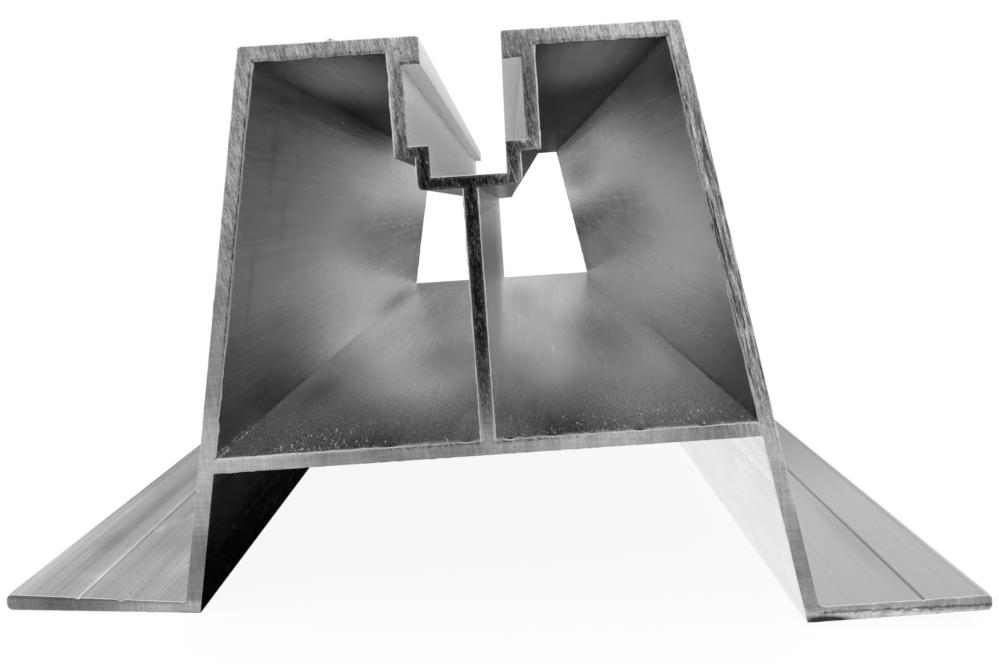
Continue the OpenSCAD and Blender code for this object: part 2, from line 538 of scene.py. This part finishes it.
def wall_slot(middle, away, in_chamber):
    """Number of the material of a wall's strip, from the middle of its edge and the way that it faces."""
    if in_chamber:
        if abs(away[0]) > abs(away[1]):
            on_web = abs(middle[0]) < WEB_HALF and middle[1] < WEB_TOP
            return WEB if on_web else SIDE
        return BASE if away[1] > 0 else CEILING
    below_top = middle[1] - TOP_SLOPE * middle[0] < TOP_Z
    if SLOT_X[0] < middle[0] < SLOT_X[1] and middle[1] > SLOT_Z[0] and below_top:
        return CHANNEL
    between_legs = abs(middle[0]) < TUNNEL_HALF and middle[1] < TUNNEL_TOP
    faces_in = away @ (np.array(TUNNEL_MIDDLE) - middle) > 0
    if between_legs and faces_in:
        return RIGHT_LEG if away[0] < FACES_LEFT else TUNNEL
    return LEFT_FOOT if middle[0] < LEFT_FOOT_END and middle[1] < FOOT_TOP else OUTSIDE


def gets_painted_highlight(away, is_outer):
    """Whether an edge that faces away gets a painted highlight."""
    return away[1] > (EDGE_UP if is_outer else CHAMBER_EDGE_UP)


def strip(near, far, start, stop, count):
    """Face between two rings, each a table of point numbers, from one place on the outline to another."""
    span = [i % count for i in range(start, stop + (count if stop <= start else 0) + 1)]
    near_ids = [near[i] for i in span if i in near]
    far_ids = [far[i] for i in span if i in far]
    return tuple(near_ids[:1] + far_ids + near_ids[:0:-1])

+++

CHALLENGE =
Word for word, restate all of the data shown above.

COMPLETE ANSWER =
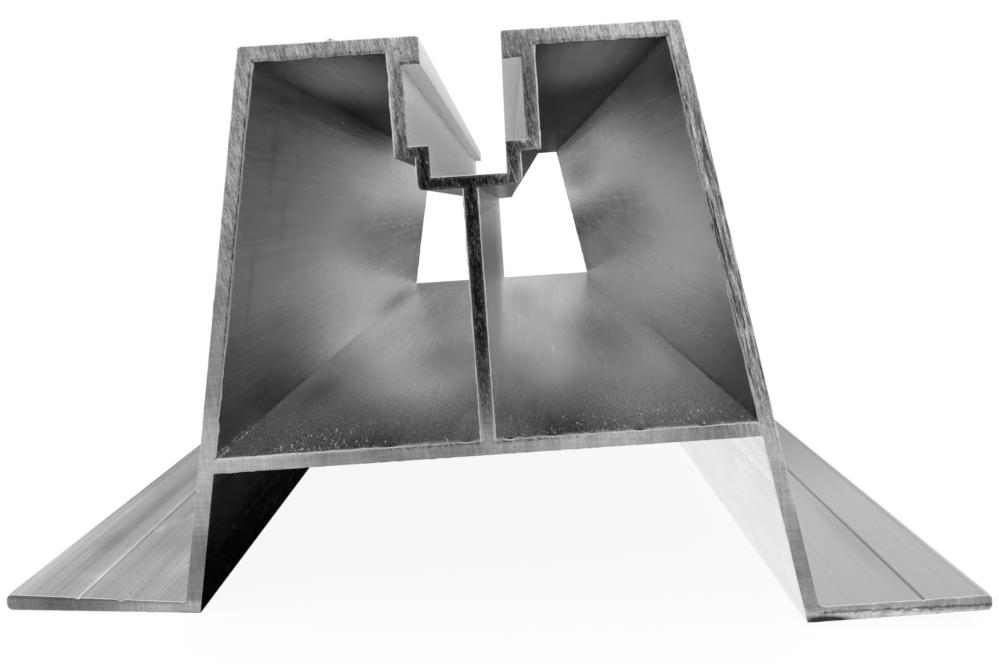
Continue the OpenSCAD and Blender code for this object: part 2, from line 538 of scene.py. This part finishes it.
def wall_slot(middle, away, in_chamber):
    """Number of the material of a wall's strip, from the middle of its edge and the way that it faces."""
    if in_chamber:
        if abs(away[0]) > abs(away[1]):
            on_web = abs(middle[0]) < WEB_HALF and middle[1] < WEB_TOP
            return WEB if on_web else SIDE
        return BASE if away[1] > 0 else CEILING
    below_top = middle[1] - TOP_SLOPE * middle[0] < TOP_Z
    if SLOT_X[0] < middle[0] < SLOT_X[1] and middle[1] > SLOT_Z[0] and below_top:
        return CHANNEL
    between_legs = abs(middle[0]) < TUNNEL_HALF and middle[1] < TUNNEL_TOP
    faces_in = away @ (np.array(TUNNEL_MIDDLE) - middle) > 0
    if between_legs and faces_in:
        return RIGHT_LEG if away[0] < FACES_LEFT else TUNNEL
    return LEFT_FOOT if middle[0] < LEFT_FOOT_END and middle[1] < FOOT_TOP else OUTSIDE


def gets_painted_highlight(away, is_outer):
    """Whether an edge that faces away gets a painted highlight."""
    return away[1] > (EDGE_UP if is_outer else CHAMBER_EDGE_UP)


def strip(near, far, start, stop, count):
    """Face between two rings, each a table of point numbers, from one place on the outline to another."""
    span = [i % count for i in range(start, stop + (count if stop <= start else 0) + 1)]
    near_ids = [near[i] for i in span if i in near]
    far_ids = [far[i] for i in span if i in far]
    return tuple(near_ids[:1] + far_ids + near_ids[:0:-1])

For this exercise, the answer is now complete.